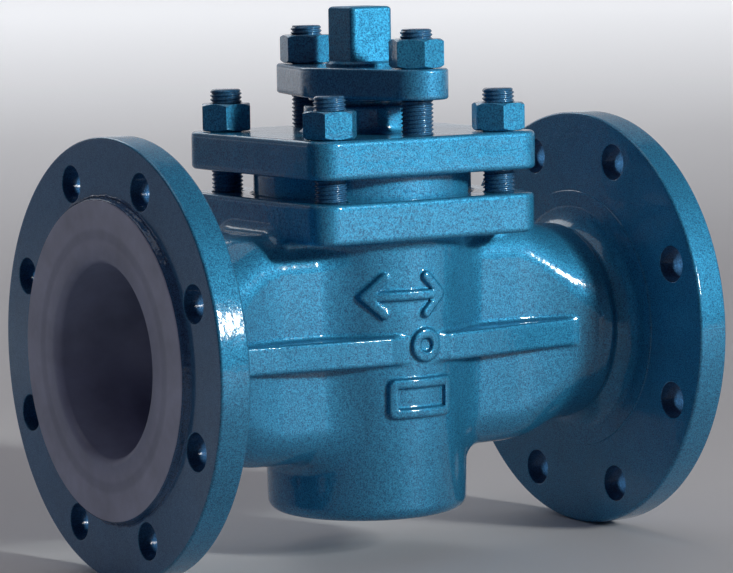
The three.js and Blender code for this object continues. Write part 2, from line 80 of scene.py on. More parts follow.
GAP = 0.3
OVERLAP = 5
OVERSHOOT = 5
body_high = node_box("body_casting")[1]
lining_high = node_box("body_lining")[1]
cover_low, cover_high = node_box("cover")
gland_low, gland_high = node_box("gland_flange")
bush_low, bush_high = node_box("gland_bush")
plug_low, plug_high = node_box("plug_lining")
core_high = node_box("plug_core")[1]

FACE_X = lining_high[0]
RAISED_FACE_X = body_high[0]
FLANGE_FACE_X = RAISED_FACE_X - 1
FLANGE_BACK_X = 130
FLANGE_RADIUS = body_high[1]
LINING_INSET = 0.4
RAISED_FACE_RADIUS = lining_high[1] + LINING_INSET
PIPE_BOLT_CIRCLE_RADIUS = 90
PIPE_BOLT_HOLE_RADIUS = 9
PIPE_BOLT_COUNT = 8

BARREL_BOTTOM_Z = -86
BARREL_FOOT_RADIUS = 50
BARREL_HEAD_RADIUS = 53
BARREL_HEAD_Z = 44
BARREL_FOOT_ROUND = 6
BARREL_FILLET = 8
NECK_STRAIGHT_X = 68
NECK_END_X = 118
NECK_CUT_X = 121
HUB_RADIUS = 46.5
HUB_FACE_RADIUS = 66.5
HUB_FACE_X = 129.2
NECK_HALF_WIDTH = 35.5
NECK_HALF_HEIGHT = 57
NECK_CORNER = 19
NECK_END_RADIUS = 50.6
NECK_END_ROUND = 4.5
NECK_DROP_X = 76
NECK_DROP_LENGTH = 32
HUB_MIDDLE_X = 123
HUB_HALF_LENGTH = 11
HUB_FLANGE_FILLET = 13
HUB_NECK_FILLET = 2.5
FLANGE_MIDDLE_X = 139
TOP_FLANGE_HALF = 65
TOP_FLANGE_CORNER = 12
TOP_FLANGE_LOW_Z = 53.8
TOP_FLANGE_HIGH_Z = 73.6
TOP_FLANGE_FILLET = 6
TOP_STUD_HOLE_Z = (45, 80)
PLATE_ROUND = 2.2
RECESS_RADIUS = 55.5
RECESS_FLOOR_Z = 57.7
RIB_LOW_Z = -8
RIB_HIGH_Z = 6
RIB_ROUND = 1.5
RIB_END_ROUND = 2
RIB_FILLET = 2
RIB_OUTLINE = ((0, 6, 12, 18, 40, 60, 75, 90, 102), (50, 50, 51.8, 53, 50.6, 47.6, 45.4, 43.9, 42.8))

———

• _EXERCISE_: Print the whole listing again, exactly.

• _THE REPLY_:
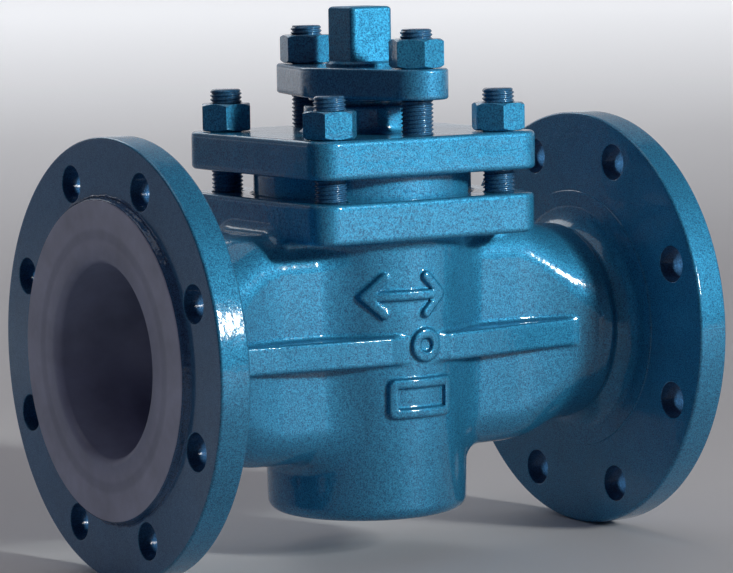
The three.js and Blender code for this object continues. Write part 2, from line 80 of scene.py on. More parts follow.
GAP = 0.3
OVERLAP = 5
OVERSHOOT = 5
body_high = node_box("body_casting")[1]
lining_high = node_box("body_lining")[1]
cover_low, cover_high = node_box("cover")
gland_low, gland_high = node_box("gland_flange")
bush_low, bush_high = node_box("gland_bush")
plug_low, plug_high = node_box("plug_lining")
core_high = node_box("plug_core")[1]

FACE_X = lining_high[0]
RAISED_FACE_X = body_high[0]
FLANGE_FACE_X = RAISED_FACE_X - 1
FLANGE_BACK_X = 130
FLANGE_RADIUS = body_high[1]
LINING_INSET = 0.4
RAISED_FACE_RADIUS = lining_high[1] + LINING_INSET
PIPE_BOLT_CIRCLE_RADIUS = 90
PIPE_BOLT_HOLE_RADIUS = 9
PIPE_BOLT_COUNT = 8

BARREL_BOTTOM_Z = -86
BARREL_FOOT_RADIUS = 50
BARREL_HEAD_RADIUS = 53
BARREL_HEAD_Z = 44
BARREL_FOOT_ROUND = 6
BARREL_FILLET = 8
NECK_STRAIGHT_X = 68
NECK_END_X = 118
NECK_CUT_X = 121
HUB_RADIUS = 46.5
HUB_FACE_RADIUS = 66.5
HUB_FACE_X = 129.2
NECK_HALF_WIDTH = 35.5
NECK_HALF_HEIGHT = 57
NECK_CORNER = 19
NECK_END_RADIUS = 50.6
NECK_END_ROUND = 4.5
NECK_DROP_X = 76
NECK_DROP_LENGTH = 32
HUB_MIDDLE_X = 123
HUB_HALF_LENGTH = 11
HUB_FLANGE_FILLET = 13
HUB_NECK_FILLET = 2.5
FLANGE_MIDDLE_X = 139
TOP_FLANGE_HALF = 65
TOP_FLANGE_CORNER = 12
TOP_FLANGE_LOW_Z = 53.8
TOP_FLANGE_HIGH_Z = 73.6
TOP_FLANGE_FILLET = 6
TOP_STUD_HOLE_Z = (45, 80)
PLATE_ROUND = 2.2
RECESS_RADIUS = 55.5
RECESS_FLOOR_Z = 57.7
RIB_LOW_Z = -8
RIB_HIGH_Z = 6
RIB_ROUND = 1.5
RIB_END_ROUND = 2
RIB_FILLET = 2
RIB_OUTLINE = ((0, 6, 12, 18, 40, 60, 75, 90, 102), (50, 50, 51.8, 53, 50.6, 47.6, 45.4, 43.9, 42.8))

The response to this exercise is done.